Recipe

Timothy Taylor Brewery: Boltmaker clone

Timothy Taylor Brewery: Boltmaker clone

(5 gallons/19 L, all-grain)
OG = 1.037 FG = 1.008
IBU = 29 SRM = 9 ABV = 3.9%

Timothy Taylor Best Bitter won Supreme Champion Silver in 1993. Its description is “Hops and fruit combine well with a nutty malt character in this drinkable bitter. Bitterness increases down the glass and lingers in the aftertaste.” The data I have for this beer is OG: 1.037. Malt bill: 95% Golden Promise pale malt, 5% roast crystal malt. Hops: Fuggles, Goldings. Late hops: Styrian Goldings. EBC: 27–29.

Ingredients
7.75 lbs. (3.5 kg) Golden Promise pale malt
5.75 oz. (163 g) crystal malt (120 °L)
3.8 AAU East Kent Golding hops (90 min.) (0.75 oz./21 g at 5% alpha acids)
3.4 AAU Fuggle hops (90 min.) (0.75 oz./21 g at 4.5% alpha acids)
5.4 AAU Styrian Golding hops (0 min.) (1.0 oz./28 g at 5.4% alpha acids)
1 tsp. Irish moss (15 min.)
Wyeast 1028 (London Ale) or Wyeast 1098 (British Ale) yeast
2/3 cup (133 g) dextrose (if priming)

Step by Step
Mash the grains at 152 °F (67 °C) for 60 minutes. Mash out, vorlauf, and then sparge at 170 °F (77 °C) to collect enough wort to result in 5 gallons (19 L) after a 90-minute boil. Boil 90 minutes, adding hops at times indicated. Cool, aerate, and pitch yeast. Ferment at 68 °F (20 °C). After fermentation is complete, bottle or keg as usual.

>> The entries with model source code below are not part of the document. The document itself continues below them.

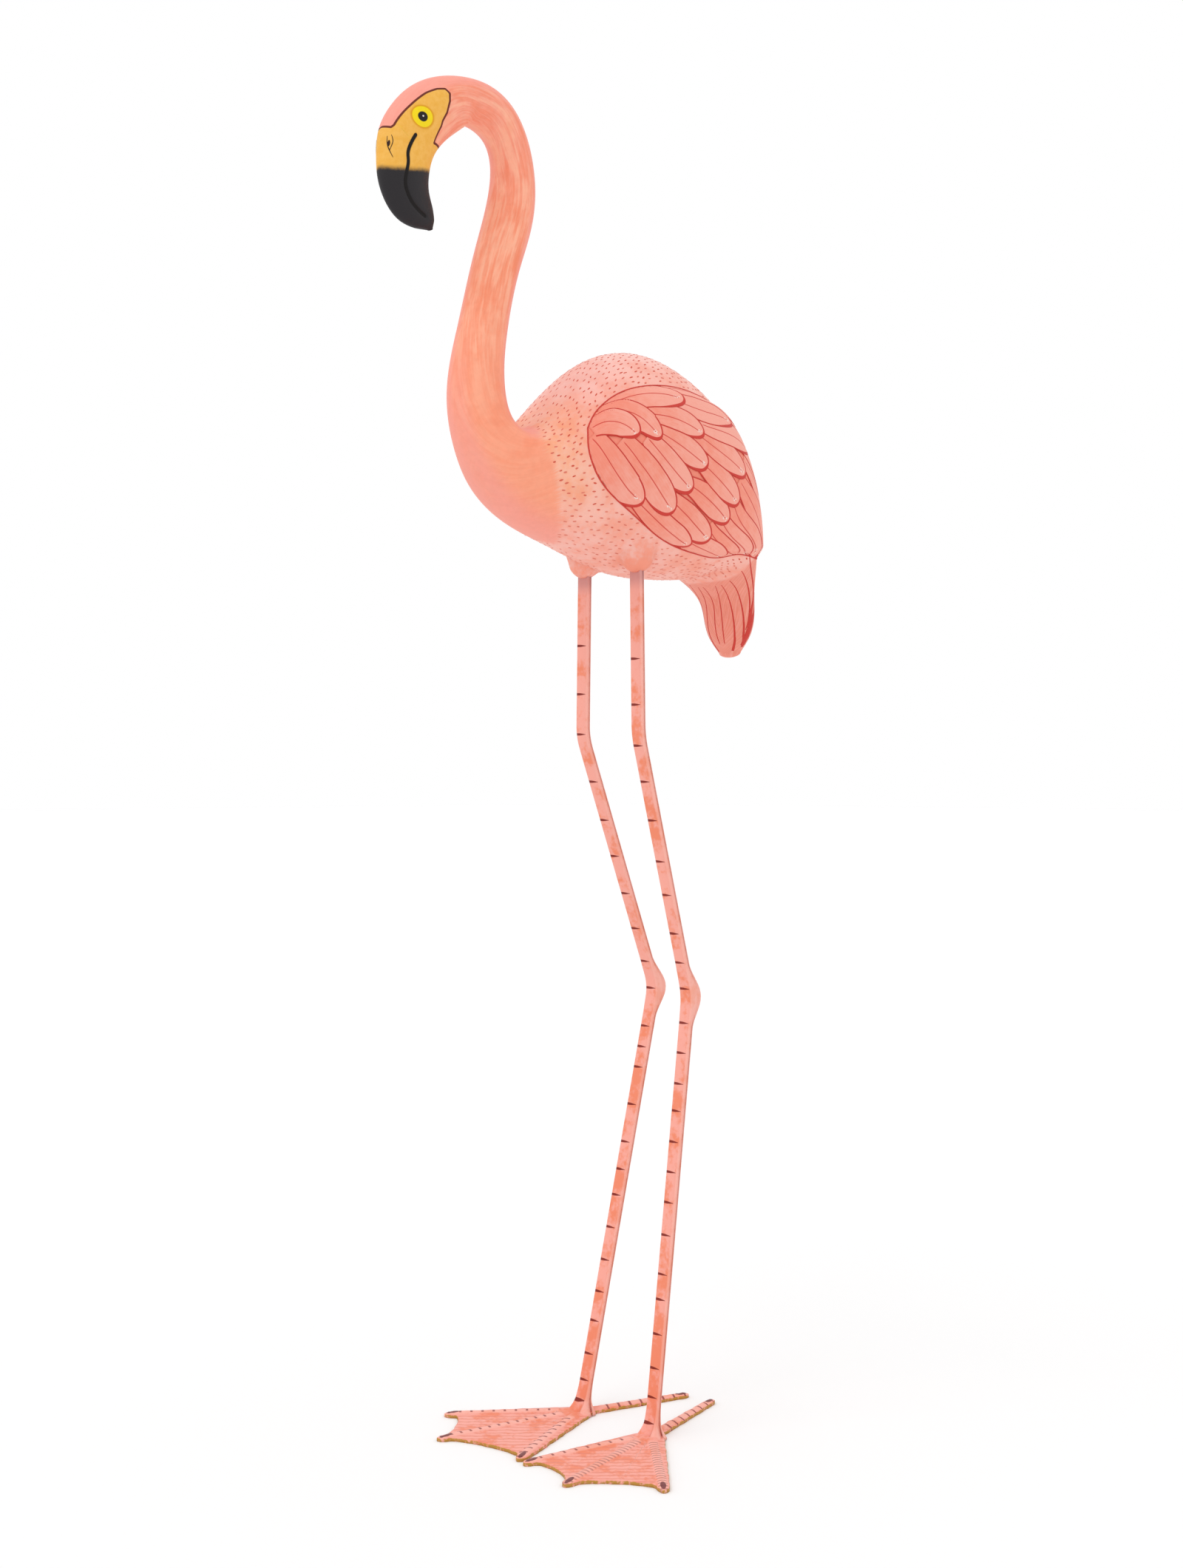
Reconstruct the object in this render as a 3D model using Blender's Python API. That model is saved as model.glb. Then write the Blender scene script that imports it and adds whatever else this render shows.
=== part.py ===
"""A standing flamingo sculpture: a papier-mache bird on two painted bar legs.

The bird is one piece, from the tip of its bill over the neck to the end of its tail, with its
folded wings raised on its sides. Each leg is a flat bar, bent at the hip and at the knee, that
stands in a webbed foot cut from plate. The bird faces -Y, its left side is +X and +Z is up.
"""

import math

import bmesh
import bpy
import numpy as np
from mathutils import Vector

# Driving dimensions, in metres
FIGURE_HEIGHT = 0.450  # from the mouths of the leg sockets up to the crown
LEG_HEIGHT = 0.867  # from the floor up to the mouths of the leg sockets
HIP_SPACING = 0.074  # between the legs' centre lines at the belly
ANKLE_SPACING = 0.100  # between them at the floor
HIP_BACK = -0.007  # how far behind the middle the legs leave the belly

BAR_WIDTH = 0.0154  # the leg bar across
BAR_DEPTH = 0.0062  # the leg bar from front to back
BAR_EDGE = 0.0016  # the rounding of the bar's corners
BEND_HEIGHT = 0.702  # where the bar bends back, below the belly
KNEE_HEIGHT = 0.437
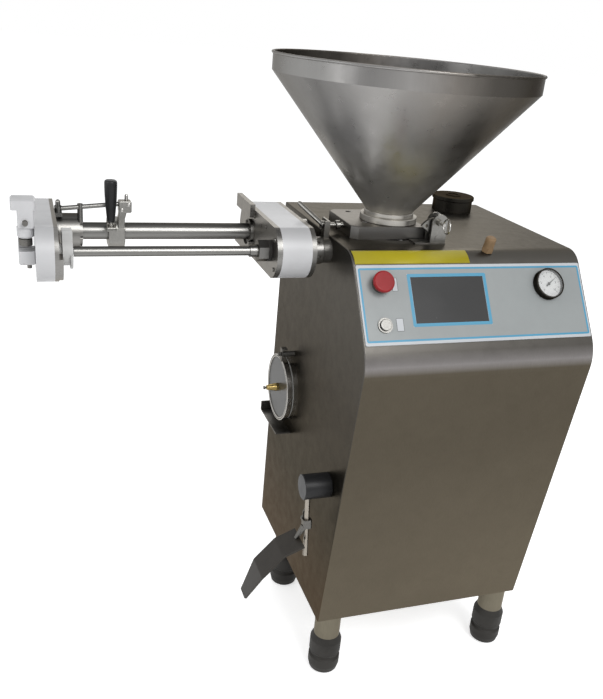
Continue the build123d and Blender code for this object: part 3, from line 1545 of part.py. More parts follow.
with BuildPart() as brake_knob:
    with BuildSketch(on_top(-brake_out, product_from_edge, arm_height + 25.5)):
        Circle(14)
    extrude(amount=18.5)
    chamfer(brake_knob.edges().group_by(Axis.Z)[0], 3)
    with BuildSketch(on_top(-brake_out, product_from_edge, arm_height + 25.5)):
        Circle(8 + running_gap)
    extrude(amount=18.5, mode=Mode.SUBTRACT)
brake_knob.part.label = "brake_knob"
export_step(brake_knob.part, "parts/brake_knob.step")

with BuildPart() as brake_pulley:
    with BuildSketch(along_arm(-low_plate_end - lid_gap)):
        Circle(nozzle_hub)
    extrude(amount=far_case_left - low_plate_end - 2 * lid_gap)
    with BuildSketch(along_arm(-far_pulley_mid + pulley_width / 2)):
        Circle(pulley_radius)
    extrude(amount=pulley_width)
    with BuildSketch(along_arm(-low_plate_end)):
        Circle(casing_way)
    extrude(amount=far_case_left - low_plate_end, mode=Mode.SUBTRACT)
brake_pulley.part.label = "brake_pulley"
export_step(brake_pulley.part, "parts/brake_pulley.step")
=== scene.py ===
import bpy
import math
from mathutils import Matrix, Vector


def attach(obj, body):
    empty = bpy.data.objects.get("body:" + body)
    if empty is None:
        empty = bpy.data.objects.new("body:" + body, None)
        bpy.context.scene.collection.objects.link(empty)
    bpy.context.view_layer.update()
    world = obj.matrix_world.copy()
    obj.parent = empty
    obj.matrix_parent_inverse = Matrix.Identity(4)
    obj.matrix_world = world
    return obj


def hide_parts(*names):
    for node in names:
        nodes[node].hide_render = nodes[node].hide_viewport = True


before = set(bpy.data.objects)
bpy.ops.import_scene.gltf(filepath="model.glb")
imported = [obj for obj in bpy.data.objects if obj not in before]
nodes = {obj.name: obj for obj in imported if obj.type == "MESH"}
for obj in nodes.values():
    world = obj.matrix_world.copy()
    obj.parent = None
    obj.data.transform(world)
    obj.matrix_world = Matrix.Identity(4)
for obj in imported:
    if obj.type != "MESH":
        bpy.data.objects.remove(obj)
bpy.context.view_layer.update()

# Place of the cabinet in the row, in metres
SIDE_X = 0.0455
EDGE_Y = -0.153557

# Flat top and rounded front edge of the cabinet, in mm, and the lean of its panel
TOP_Z = 945
EDGE_RADIUS = 45
LEAN = math.radians(35.3)
EDGE_Z = TOP_Z - EDGE_RADIUS * (1 - math.sin(LEAN))


def at(x, y, z):
    """Row place, in metres, of a point in mm from the cabinet's left side, panel edge and floor."""
    return Vector((SIDE_X + x / 1000, EDGE_Y + y / 1000, z / 1000))


PANEL_ORIGIN = at(0, 0, EDGE_Z)
PANEL_X = Vector((1, 0, 0))
PANEL_UP = Vector((0, math.sin(LEAN), math.cos(LEAN)))
PANEL_OUT = Vector((0, -math.cos(LEAN), math.sin(LEAN)))


def on_panel(x, down, out=0.0):
    """Place on the panel, in mm from the cabinet's left side, the panel's upper edge and its face."""
    return PANEL_ORIGIN + PANEL_X * x / 1000 - PANEL_UP * down / 1000 + PANEL_OUT * out / 1000


class Nodes:
    """A node material being built."""

    def __init__(self, name):
        self.mat = bpy.data.materials.new(name)
        self.mat.use_nodes = True
        self.tree = self.mat.node_tree
        self.tree.nodes.clear()
        self.out = self.add("ShaderNodeOutputMaterial")
        self.bsdf = self.add("ShaderNodeBsdfPrincipled")
        self.link(self.bsdf.outputs[0], self.out.inputs["Surface"])
        coords = self.add("ShaderNodeTexCoord")
        self.coord = coords.outputs["Object"]
        self.facing = self.parts(coords.outputs["Normal"])
        self.place = self.parts(self.coord)

    def add(self, kind, **values):
        node = self.tree.nodes.new(kind)
        for key, value in values.items():
            setattr(node, key, value)
        return node

    def link(self, a, b):
        self.tree.links.new(a, b)

    def set(self, **values):
        names = {
            "metallic": "Metallic", "rough": "Roughness", "coat": "Coat Weight",
            "coat_rough": "Coat Roughness", "ior": "IOR", "alpha": "Alpha",
            "specular": "Specular IOR Level",
        }
        for key, value in values.items():
            self.bsdf.inputs[names[key]].default_value = value

    def parts(self, vector):
        node = self.add("ShaderNodeSeparateXYZ")
        self.link(vector, node.inputs[0])
        return node.outputs

    def mapped(self, scale):
        node = self.add("ShaderNodeMapping")
        node.inputs["Scale"].default_value = scale
        self.link(self.coord, node.inputs["Vector"])
        return node.outputs[0]

    def noise(self, scale, size=(1, 1, 1), detail=4.0, rough=0.5):
        node = self.add("ShaderNodeTexNoise")
        node.inputs["Scale"].default_value = scale
        node.inputs["Detail"].default_value = detail
        node.inputs["Roughness"].default_value = rough
        self.link(self.mapped(size), node.inputs["Vector"])
        return node.outputs["Fac"]

    def ramp(self, value, stops):
        node = self.add("ShaderNodeValToRGB")
        ramp = node.color_ramp
        while len(ramp.elements) < len(stops):
            ramp.elements.new(0.5)
        for element, (place, color) in zip(ramp.elements, stops):
            element.position = place
            element.color = (*color, 1) if len(color) == 3 else color
        self.link(value, node.inputs["Fac"])
        return node.outputs["Color"]

    def span(self, value, low, high, to_low=0.0, to_high=1.0):
        node = self.add("ShaderNodeMapRange")
        for index, number in enumerate((low, high, to_low, to_high), 1):
            node.inputs[index].default_value = number
        self.link(value, node.inputs[0])
        return node.outputs[0]

    def mix(self, factor, a, b, blend="MIX"):
        node = self.add("ShaderNodeMix", data_type="RGBA", blend_type=blend)
        for value, socket in ((factor, node.inputs[0]), (a, node.inputs[6]), (b, node.inputs[7])):
            if hasattr(value, "is_linked"):
                self.link(value, socket)
            elif isinstance(value, (int, float)):
                socket.default_value = value
            else:
                socket.default_value = (*value, 1)
        return node.outputs[2]

    def color(self, value):
        if hasattr(value, "is_linked"):
            self.link(value, self.bsdf.inputs["Base Color"])
        else:
            self.bsdf.inputs["Base Color"].default_value = (*value, 1)

    def rough(self, value):
        self.link(value, self.bsdf.inputs["Roughness"])

    def bump(self, height, strength=0.1, distance=0.001):
        node = self.add("ShaderNodeBump")
        node.inputs["Strength"].default_value = strength
        node.inputs["Distance"].default_value = distance
        self.link(height, node.inputs["Height"])
        self.link(node.outputs[0], self.bsdf.inputs["Normal"])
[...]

Extract with grains option: Reduce the 2-row pale malt in the all-grain recipe to 1 lb. 10 oz. (0.74 kg) and add 0.5 lbs. (0.23 kg) Muntons light dried malt extract and 3.3 lbs. (1.5 kg) Muntons extra light liquid malt extract. Steep crushed grains in 3 qts. (3 L) of water at 152 °F (67 °C) for 45 minutes. Combine “grain tea,” water, and dried malt extract to make 3 gallons (11 L) of wort. Boil for 90 minutes, adding hops when indicated and liquid malt extract in the last 15 minutes of the boil. Cool, top off to 5 gallons (19 L), aerate, and pitch yeast. Follow the remaining portion of the all-grain recipe.

Issue: July-August 2010

Formerly known as Best Bitter, this classic English bitter was renamed in 2012 but retains its classic copper/amber color, citrus and fruity hop character, and a roasted, malty bitter finish.